La musique kirghize a bénéficié d’une présence notable dans d'autres projets du Programme Aga Khan pour la musique, par exemple dans Music of Central Asia (Musique d’Asie centrale), une anthologie CD-DVD en 10 volumes, diffusée dans le monde entier par Smithsonian Folkways Recordings et dont le premier volume (2006) met en lumière l'ensemble Tengir-Too, dirigé par Nurlanbek Nyshanov. On retrouve également la musique kirghize dans le manuel exhaustif The Music of Central Asia (La musique d’Asie centrale), publié par Indiana University Press (2016) et co-édité par Elmira Köchümkulova, présidente de l’Unité pour le patrimoine culturel et les sciences humaines (CHHU) de l'Université d’Asie centrale (UCA) et professeure associée de l’École des arts et des sciences de l'UCA. En 2018, le Programme Aga Khan pour la musique a présenté la production Qyrq Qyz (Les 40 filles), réinterprétation multimédia d'un ancien récit épique d'Asie Centrale, qui compte parmi ses interprètes Makhabat Kobogonova, multi-instrumentiste et chanteuse kirghize. Qyrq Qyz a fait la tournée des États-Unis et s'est produit dans de prestigieuses salles en France, en Allemagne et en Ouzbékistan.
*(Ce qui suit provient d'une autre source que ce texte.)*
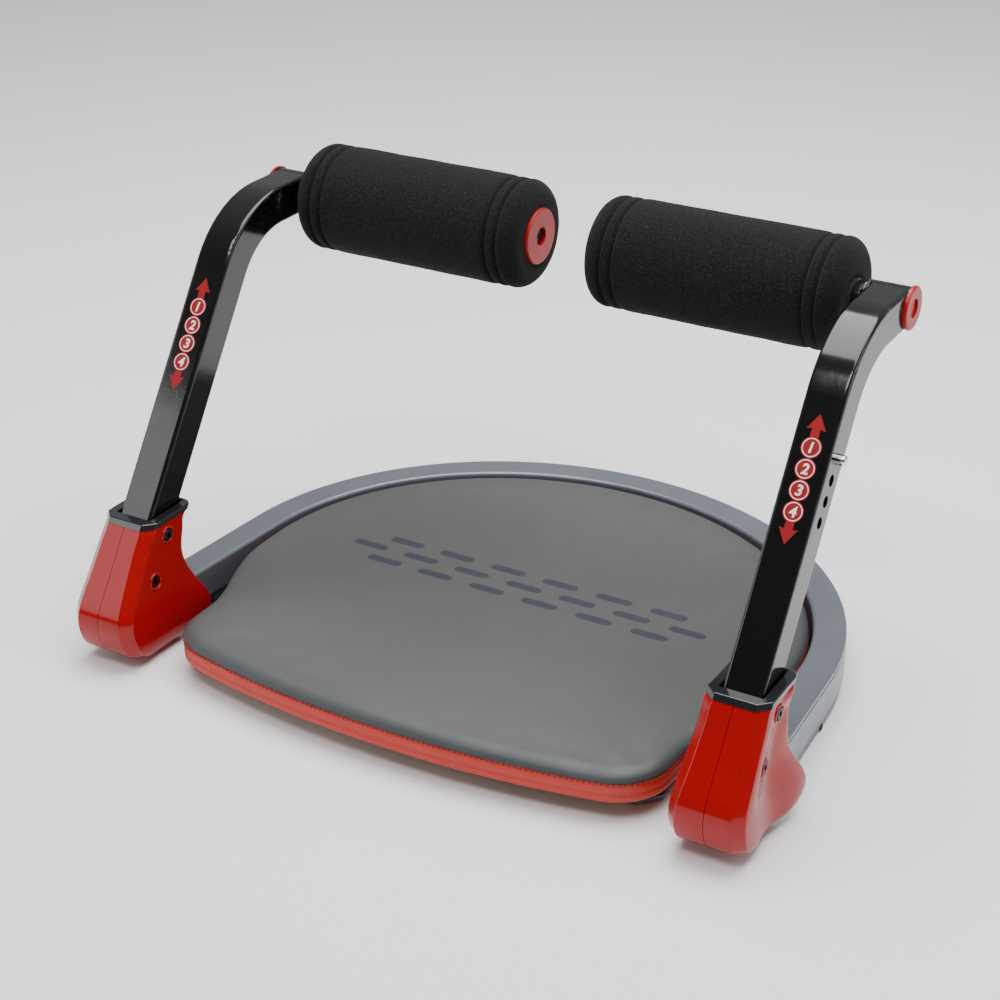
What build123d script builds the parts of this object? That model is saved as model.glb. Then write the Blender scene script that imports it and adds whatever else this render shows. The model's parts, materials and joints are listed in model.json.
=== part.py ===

L’Unité pour le patrimoine culturel et les sciences humaines de l'Université d’Asie centrale aide les différents peuples de la région à préserver et tirer parti de leurs riches traditions culturelles et leur patrimoine pour leur avenir au travers de programmes de recherche et d’initiatives de documentation, d'enseignement et de sensibilisation. Ces différentes activités ouvrent de nouvelles discussions autour du patrimoine et de l'identité de l'Asie Centrale et traitent de sujets relatifs à la culture contemporaine et aux institutions culturelles.
Pour atteindre ses objectifs, la CHHU travaille avec un réseau régional d'étudiants et de professionnels de la culture. En outre, ses enseignants donnent des cours dans le cadre du programme d’arts libéraux de l'École des arts et des sciences de l’UCA.